The firm also wrote that it follows regulatory compliance and disclosure rules around fees and conflicts of interest.  

“TIAA believes in the importance of advice in achieving better outcomes in retirement and we take great care to deliver advice that is in their best interest,” the statement said. “TIAA does not put its own interests ahead of our clients. Any claims to the contrary are false.” 

Morningstar noted via email that it does not comment on pending litigation. 

The plaintiffs allege that TIAA and Morningstar knew about the conflicts of interest issues in the retirement planning tool and concealed them, as evidenced by whistleblowers who voiced the concern to media outlets, leading to coverage that included an NBC News report published on August 2. 

The lawsuit filed Monday claims that TIAA financial consultants were given a “quota for persuading a certain number of participants” to make allocations into the TIAA annuity and real estate account, with potential to quality for “certain year-end bonus awards.”  

The suit further claims breach of fiduciary duties by TIAA and subadviser Morningstar for positioning the retirement planning tool as “independent and unbiased” and for not adequately disclosing the conflicts of interest or fees to be gained from recommendations.  

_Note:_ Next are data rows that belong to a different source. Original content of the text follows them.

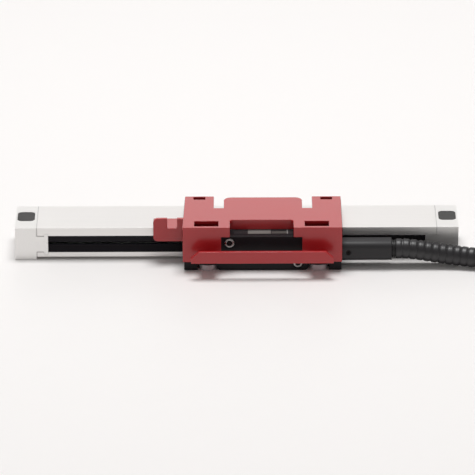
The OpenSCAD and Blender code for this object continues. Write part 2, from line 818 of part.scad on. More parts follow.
module coupling_spring() {
    x0 = car_x - coupler_w / 2 - spring_w / 2;
    z0 = blade_z + blade_t;
    color(gold) box([x0, car_front + 0.2, z0], [x0 + spring_w, coupler_y + 0.5, z0 + spring_t]);
}

module roller_pins() {
    color(steel) for (side = [-1, 1]) {
        upper_roller_axis(side) translate([0, 0, -3.3]) cylinder(d = pin_d, h = 6.6);
        edge_roller_axis(side) translate([0, 0, -1.8]) cylinder(d = pin_d, h = 5.6);
    }
}

module roller() {
    color(steel) translate([0, 0, -roller_w / 2]) difference() {
        cylinder(d = roller_d, h = roller_w);
        translate([0, 0, -eps]) cylinder(d = pin_d + 2 * roller_fit, h = roller_w + 2 * eps);
    }
}

module upper_left_roller() { upper_roller_axis(-1) roller(); }
module upper_right_roller() { upper_roller_axis(1) roller(); }
module edge_left_roller() { edge_roller_axis(-1) roller(); }
module edge_right_roller() { edge_roller_axis(1) roller(); }

module light_unit() {
    color(graphite) translate([car_x, light_y, light_z]) cylinder(d = light_d, h = car_top - light_z);
}

module condenser_lens() {
    color(glass_tint) translate([car_x, light_y, light_z - 2]) cylinder(d = lens_d, h = 2);
}

module scanning_reticle() {
    color(glass_tint) box([car_x - sensor_half, light_y - sensor_d / 2, arm_top - reticle_t],
        [car_x + sensor_half, light_y + sensor_d / 2, arm_top]);
}

module sensor_board() {
    color(board_green) box([car_x - sensor_half, light_y - sensor_d / 2, arm_low],
        [car_x + sensor_half, light_y + sensor_d / 2, arm_top - reticle_t]);
}

module flex_lead() {
    x0 = car_x + flex_x;
    x1 = x0 + flex_w;
    top = blade_z + blade_t;
    color([0.75, 0.45, 0.1]) {
        box([x0, board_y + board_t, top - flex_t], [x1, blade_inner + 2 * flex_t, top]);
        box([x0, blade_inner + flex_t, arm_low - flex_t], [x1, blade_inner + 2 * flex_t, top]);
        box([x0, blade_inner + flex_t, arm_low - flex_t], [x1, light_y, arm_low]);
    }
}

// Cable outlet

module cable_outlet() {
    color(graphite) difference() {
        along_x(outlet_x, outlet_x + outlet_l)
            round_rect([outlet_y - outlet_w / 2, outlet_z - outlet_w / 2],
                [outlet_y + outlet_w / 2, outlet_z + outlet_w / 2], outlet_r);
        rod_x(wire_d, outlet_l + 2 * eps, [outlet_x - eps, outlet_y, outlet_z]);
        rod_y(grub_d + 2 * fit, 2, [outlet_x + grub_in, outlet_y - outlet_w / 2 - eps, outlet_z]);
    }
}

module outlet_grub_screw() {
    color(steel) difference() {
        rod_y(grub_d, 1.5, [outlet_x + grub_in, outlet_y - outlet_w / 2 + 0.4, outlet_z]);
        rod_y(1.3, 0.8, [outlet_x + grub_in, outlet_y - outlet_w / 2 + 0.4 - eps, outlet_z], $fn = 6);
    }
}

module hose_ferrule() {
    color(steel) difference() {
        rod_x(ferrule_d, ferrule_l, [outlet_x + outlet_l, outlet_y, outlet_z]);
        rod_x(wire_d, ferrule_l + 2 * eps, [outlet_x + outlet_l - eps, outlet_y, outlet_z]);
    }
}

// Shipping brace

// The window's plan, with its two rear corners cut off
module window_outline() {
    x0 = opening_mid - window_l / 2;
    x1 = opening_mid + window_l / 2;
    y1 = brace_front + window_d;
    polygon([[x0, brace_front - 1], [x1, brace_front - 1], [x1, y1 - window_cut], [x1 - window_cut, y1],
        [x0 + window_cut, y1], [x0, y1 - window_cut]]);
}

module brace_plate() {
    x1 = brace_x0 + brace_l;
    left_x = brace_x0 + left_ear_w;
    right_x = x1 - right_ear_w;
    notch_y = brace_rear - notch_d;
    slot_y = brace_rear - rear_slot_in - rear_slot_w;
    difference() {
        union() {
            polygon([[brace_x0, brace_front], [x1, brace_front], [x1, brace_rear], [right_x, brace_rear],
                [right_x, notch_y], [left_x, notch_y], [left_x, brace_rear], [brace_x0 + lean, brace_rear],
                [brace_x0, brace_front + brace_t]]);
            round_rect([left_x + notch_w, notch_y - 2 * tab_r],
                [right_x - notch_w, brace_rear - tab_short], tab_r);
        }
        window_outline();
        for (side = [-1, 1])
            translate([access_x + side * bush_gap / 2 - access_l / 2, brace_front + brace_t])
                square([access_l, access_w]);
        for (x = [brace_x0 + (lean + left_ear_w) / 2, x1 - right_ear_w / 2])
            translate([x - rear_slot_l / 2, slot_y]) square([rear_slot_l, rear_slot_w]);
    }
}

// A side wall that leans in towards the back, set in a little from the plate's edge
module side_wall(x, leans) {
    y0 = brace_front + brace_t - eps;
    translate([x, 0, low_rail]) linear_extrude(plate_z + eps - low_rail)
        polygon([[0, y0], [brace_t, y0], [leans + brace_t, brace_rear - eps], [leans, brace_rear - eps]]);
}

module lip_outline() {
    x0 = brace_mid - lip_l / 2;
    x1 = brace_mid + lip_l / 2;
    top = lip_low + lip_h;
    polygon([[x0, lip_low], [x1, lip_low], [x1, lip_low + lip_edge_h], [x1 - lip_cut, top],
        [x0 + lip_cut, top], [x0, lip_low + lip_edge_h]]);
}

module clip_outline() {
    x0 = brace_x0 - clip_l;
    x1 = brace_x0;
    notch_x = x1 - clip_notch_in - clip_notch_w;
    difference() {
        round_rect([x0, clip_low], [x1 + 3, brace_h], clip_r);
        translate([notch_x, clip_floor_top]) square([clip_notch_w, brace_h]);
        translate([x1 + clip_in, clip_low - 1]) square([4, brace_h]);
    }
}

module shipping_brace() {
    x1 = brace_x0 + brace_l;
    rib_y = brace_front + window_d;
    color(brace_red) {
        translate([0, 0, plate_z]) linear_extrude(brace_t) brace_plate();
        difference() {
            box([brace_x0, brace_front, brace_low], [x1, brace_front + brace_t, brace_h]);
            box([opening_mid - opening_l / 2, brace_front - 1, brace_low - 1],
                [opening_mid + opening_l / 2, brace_front + brace_t + 1, opening_z]);
            box([opening_mid - window_l / 2, brace_front - 1, opening_z - 1],
                [opening_mid + window_l / 2, brace_front + brace_t + 1, brace_h + 1]);
        }
        box([brace_x0 + brace_t, rib_y, low_head], [x1 - brace_t + eps, rib_y + brace_t, plate_z + eps]);
        difference() {
            union() {
                side_wall(brace_x0 + wall_in, lean);
                side_wall(x1 - brace_t - wall_in, 0);
            }
            box([brace_x0 - 1, brace_front + brace_t, low_rail - 1], [x1 + 1, head_back + brace_gap, low_head]);
        }
        along_y(lip_front, lip_front + brace_t) lip_outline();
        for (side = [-1, 1]) {
            x = head_x + side * bush_gap / 2 + bush_shift;
            box([x - web_w / 2, lip_front + brace_t - eps, lip_low],
                [x + web_w / 2, brace_front + eps, lip_low + brace_t]);
        }
        along_y(clip_y, clip_y + brace_t) clip_outline();
        box([brace_x0 - clip_l, clip_y + brace_t - eps, low_rail],
            [brace_x0 + clip_in, clip_floor_back, clip_floor_top]);
        box([brace_x0 - 1, head_back + brace_gap, low_rail],
            [brace_x0 + brace_t / 2, clip_floor_back - 1, clip_floor_top]);
    }
}

// Hose, coil, tie and plug

module hose() {
    color(rubber) swept_tube(hose_route, hose_d / 2);
}

module hose_coil() {
    color(rubber) translate([coil_c[0], coil_c[1], 0]) rotate_extrude($fn = 96)
        translate([inner_turn - hose_d / 2, coil_z]) square([outer_turn - inner_turn + hose_d, hose_d]);
}

module hose_tail() {
    color(rubber) swept_tube(tail_route, hose_d / 2);
}

module coil_tie() {
    r0 = inner_turn - hose_d / 2;
    r1 = outer_turn + hose_d / 2;
    color(graphite) translate([coil_c[0], coil_c[1], 0]) rotate([0, 0, tie_angle])
        along_y(-tie_w / 2, tie_w / 2) difference() {
            translate([r0 - tie_t, 0]) square([r1 - r0 + 2 * tie_t, hose_d + 2 * tie_t]);
            translate([r0 - 0.15, coil_z]) square([r1 - r0 + 0.3, hose_d]);
        }
}

module plug_sleeve() {
    color(steel) rod_y(hose_d + 2, sleeve_l, [plug_x, plug_y, plug_z]);
}

module plug_shell() {
    body_l = plug_l - plug_thread_l;
    y0 = plug_y + sleeve_l;
    color(steel) difference() {
        union() {
            rod_y(plug_d, body_l, [plug_x, y0, plug_z]);
            rod_y(plug_thread_d, plug_l, [plug_x, y0, plug_z]);
        }
        rod_y(plug_thread_d - 2 * plug_wall, plug_thread_l + eps, [plug_x, y0 + body_l, plug_z]);
    }
}

module at_contacts() {
    y0 = plug_y + sleeve_l + plug_l - plug_thread_l;
    reach = plug_thread_d / 2 - plug_wall - 2.6;
    for (k = [0 : contacts - 1])
        translate([plug_x + reach * cos(360 * k / contacts), y0, plug_z + reach * sin(360 * k / contacts)])
            children();
    translate([plug_x, y0, plug_z]) children();
}

module plug_insert() {
    y0 = plug_y + sleeve_l + plug_l - plug_thread_l;
    color(graphite) difference() {
        rod_y(plug_thread_d - 2 * plug_wall - 2 * fit, 3, [plug_x, y0, plug_z]);
        at_contacts() rod_y(contact_d + 2 * fit, 3 + 2 * eps, [0, -eps, 0]);
    }
}

module plug_pins() {
    color(gold) at_contacts() rod_y(contact_d, plug_thread_l - 1.5, [0, 0, 0]);
}

housing_rail();
left_end_block();
right_end_block();
left_end_gasket();
right_end_gasket();
left_end_screws();
right_end_screws();
left_fixing_cap();
right_fixing_cap();
upper_sealing_lip();
lower_sealing_lip();
glass_scale();
scale_bond();
head_block();
head_cover();
cover_screws();
head_label();
left_fixing_bush();
right_fixing_bush();
signal_board();
coupling_blade();
blade_screws();
carriage_frame();
coupling_spring();
roller_pins();
light_unit();
condenser_lens();
scanning_reticle();
sensor_board();
flex_lead();
upper_left_roller();
upper_right_roller();
edge_left_roller();
edge_right_roller();
cable_outlet();
outlet_grub_screw();
hose_ferrule();
shipping_brace();
hose();
hose_coil();
hose_tail();
coil_tie();
plug_sleeve();
plug_shell();
plug_insert();
plug_pins();
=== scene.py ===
"""Looks for a slimline sealed linear encoder with its shipping brace and armoured hose."""

import json
import math

import bmesh
import bpy
from mathutils import Matrix, Vector


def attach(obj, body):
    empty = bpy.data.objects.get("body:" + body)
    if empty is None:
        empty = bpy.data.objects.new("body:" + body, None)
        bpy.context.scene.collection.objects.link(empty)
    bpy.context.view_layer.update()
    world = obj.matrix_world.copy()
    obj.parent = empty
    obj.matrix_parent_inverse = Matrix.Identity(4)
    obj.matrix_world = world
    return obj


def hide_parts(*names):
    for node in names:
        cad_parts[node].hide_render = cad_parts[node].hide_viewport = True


bl_info = {
    "name": "Linear encoder looks",
    "version": (1, 0, 0),
    "blender": (4, 5, 0),
    "location": "View3D > Sidebar > Encoder",
    "description": "Dresses the linear encoder and sets its studio",
    "category": "Object",
}

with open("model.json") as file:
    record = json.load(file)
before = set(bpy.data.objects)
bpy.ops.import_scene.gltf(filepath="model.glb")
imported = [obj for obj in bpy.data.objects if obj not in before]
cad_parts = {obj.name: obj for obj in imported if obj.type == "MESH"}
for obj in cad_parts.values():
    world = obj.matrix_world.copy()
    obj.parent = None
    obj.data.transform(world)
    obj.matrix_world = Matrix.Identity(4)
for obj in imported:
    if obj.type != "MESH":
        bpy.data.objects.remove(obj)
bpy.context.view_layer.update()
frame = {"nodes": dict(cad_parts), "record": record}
SUBPART_SLOTS = {s["node"]: s["material_slot"] for s in frame["record"]["subparts"]}

# The camera's aim point and sensor
AIM = Vector((0.00042, -0.02955, 0.018))
SENSOR_MM = 36

# The studio
FLOOR_HALF = 6
FLOOR_DROP = 0.0001
LAMP_HEIGHT = 1.6
LAMP_ACROSS = 0.0
SKY_TINT = (1.0, 0.985, 0.975, 1)
SKY_FADE = (0.86, 0.915)

# Route of the hose, repeated from the part's source, in metres
HOSE_ROUTE = [(0.084, -0.0255, 0.0097), (0.089, -0.0255, 0.0097), (0.096, -0.0256, 0.0089),
              (0.104, -0.0258, 0.0076), (0.111, -0.0261, 0.0066), (0.118, -0.0267, 0.0059),
              (0.126, -0.0282, 0.0055), (0.137, -0.0302, 0.0055), (0.150, -0.032, 0.0056),
              (0.164, -0.0336, 0.0057), (0.178, -0.0348, 0.0059), (0.192, -0.0355, 0.006),
              (0.205, -0.0359, 0.0061), (0.218, -0.036, 0.0061), (0.231, -0.036, 0.0061),
              (0.2435, -0.036, 0.0061)]
COIL_CENTRE = (0.2435, 0.0285)
OUTER_TURN = 0.0645
INNER_TURN = 0.0535
LAY_Z = 0.0061
HOSE_D = 0.0106
HOSE_SIDES = 20
PATH_STEPS = 10
FERRULE_AT = (0.0818, -0.0255, 0.0097)
PLUG_X = COIL_CENTRE[0] + INNER_TURN
PLUG_Y = COIL_CENTRE[1] + 0.012
PLUG_Z = 0.0209


# Small helpers for curves and meshes

def ease(a, start, end):
    t = min(1.0, max(0.0, (a - start) / (end - start)))
    return t * t * (3 - 2 * t)


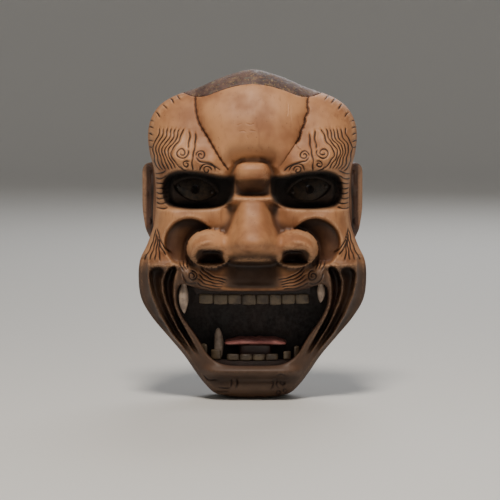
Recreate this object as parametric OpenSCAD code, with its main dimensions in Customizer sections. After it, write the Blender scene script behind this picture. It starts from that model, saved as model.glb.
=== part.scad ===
/* [Mask] */
// Height of the mask from chin to crown
mask_h = 217; // [212:1:222]
// Width of the mask across the cheek folds
mask_w = 150; // [146:1:154]
// Height of the nose tip above the back rim
mask_d = 90; // [88:1:93]
// Width of the flat back rim
rim_w = 9; // [8:0.5:10]
// Tilt of the carved features towards an eye a little above the mask
look_up = 5; // [4:0.5:6]

/* [Crown] */
// Depth by which the crown lies below the edge of the forehead
crown_step = 2; // [1:0.25:2.5]
// Gap left for the glue between joined pieces
glue_gap = 0.1; // [0.05:0.05:0.15]
// Radius of the pegs that hold the crown and the ears
peg_r = 1.5; // [1.25:0.25:1.75]

/* [Ears] */
// Height of an ear
ear_h = 54; // [51:1:56]
// Size of an ear from front to back
ear_d = 19; // [17:0.5:20]
// Distance that the back edge of an ear stands out
ear_out = 11; // [10:0.5:11.5]

/* [Eyes] */
// Distance of each pupil from the middle of the face
eye_x = 37; // [36:0.5:38]
// Length of an eye plate from corner to corner
eye_l = 28; // [26:0.5:29]
// Height of an eye plate at the pupil
eye_h = 14; // [12:0.5:15]
// Radius of the pupil hole
pupil_r = 3; // [2.5:0.25:3.25]
// Thickness of the copper sheet
plate_t = 1; // [0.8:0.1:1.2]

/* [Mouth] */
// Visible height of the upper teeth
tooth_h = 6.5; // [5.5:0.5:7.5]
// Length of the longer upper tusk
tusk_l = 21; // [19:1:23]
// Width of the tongue
tongue_w = 42; // [38:1:44]

/* [Cord holes] */
// Radius of each cord hole
cord_r = 2; // [1.75:0.25:2.25]
// Length of each cord hole
cord_wall = 9; // [8.5:0.25:9.5]

/* [Hidden] */
$fn = 48;

wood = [0.69, 0.49, 0.34];
dark_wood = [0.38, 0.28, 0.24];
gilt = [0.62, 0.47, 0.22];
iron = [0.20, 0.18, 0.17];
gum_red = [0.36, 0.13, 0.10];
ivory = [0.80, 0.74, 0.60];
tongue_pink = [0.70, 0.40, 0.38];
bamboo = [0.74, 0.60, 0.38];

// The carving is laid out for a mask of these sizes and stretched to the sizes asked for.
laid_out = [150, 217, 90];
kx = mask_w / laid_out[0];
kz = mask_h / laid_out[1];
ky = mask_d / laid_out[2];
lift = tan(look_up);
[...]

The plaintiffs allege that participants in TIAA-recordkept plans were pitched two services. The first was allegedly an investment advice service, TIAA Retirement Advisor, which allowed participants to access the RAFV tool online, over the phone or in person with a financial consultant. The second was the managed account service called TIAA Retirement Plan Portfolio Manager that followed recommendations from the RAFV tool.  

‘Hard-Coded’ Annuities 

The four plaintiffs in the lawsuit filed Monday are: a participant in the Northeastern University Basic Retirement Plan, an ERISA-governed 403(b) defined contribution plan; a participant in ERISA 403(b) plans from Drexel University and Thomas Jefferson University; and a participant in a non-ERISA-covered 403(b) plan offered by the State University of New York at New Paltz; and a participant in two non-ERISA plans with the University of Michigan. 

All allegedly met with a TIAA financial consultant, who steered them into TIAA investments through the adviser program and tool. 

The investment offerings allegedly “hard-coded” to the retirement tool include the TIAA Traditional Annuity, a fixed annuity contract that returns a minimum interest with a right to annuitize, and the TIAA Real Estate Account, a variable annuity with investments in commercial real estate, real estate investment trusts and fixed-income investments. The suit alleges that the real estate investment is TIAA’s “most expensive variable annuity product,” with an expense ratio of 87 basis points. 

Beyond those two investments, the tool recommended from a portfolio of “multiple investment options, including non-proprietary products,” according to the lawsuit. 

The plaintiffs allege there were other, better-priced options available for participants to invest in at the time of the recommendations. 

The complaint paints a broader story of fee pressure on TIAA stemming from changes to 403(b) laws, along with shifting demographics, including a wave of Baby Boomer retirees, all of which caused the firm to turn to “unlawful” activities to make money. 

“The scheme involved expanding TIAA’s individual advisory business and driving more assets directly into its most profitable proprietary investment products, including products outside retirement plans,” according to the lawsuit. 

In addition to class-action status for the litigation, the plaintiffs are seeking remedies including return of “all losses resulting from each breach of fiduciary duty and to otherwise restore the plans to the position they would have occupied but for the breaches of fiduciary duty,” equitable relief from the allegedly “ill-gotten” profits including a “disgorgement or a constructive trust,” and for the defendants to halt the practices described in the lawsuit.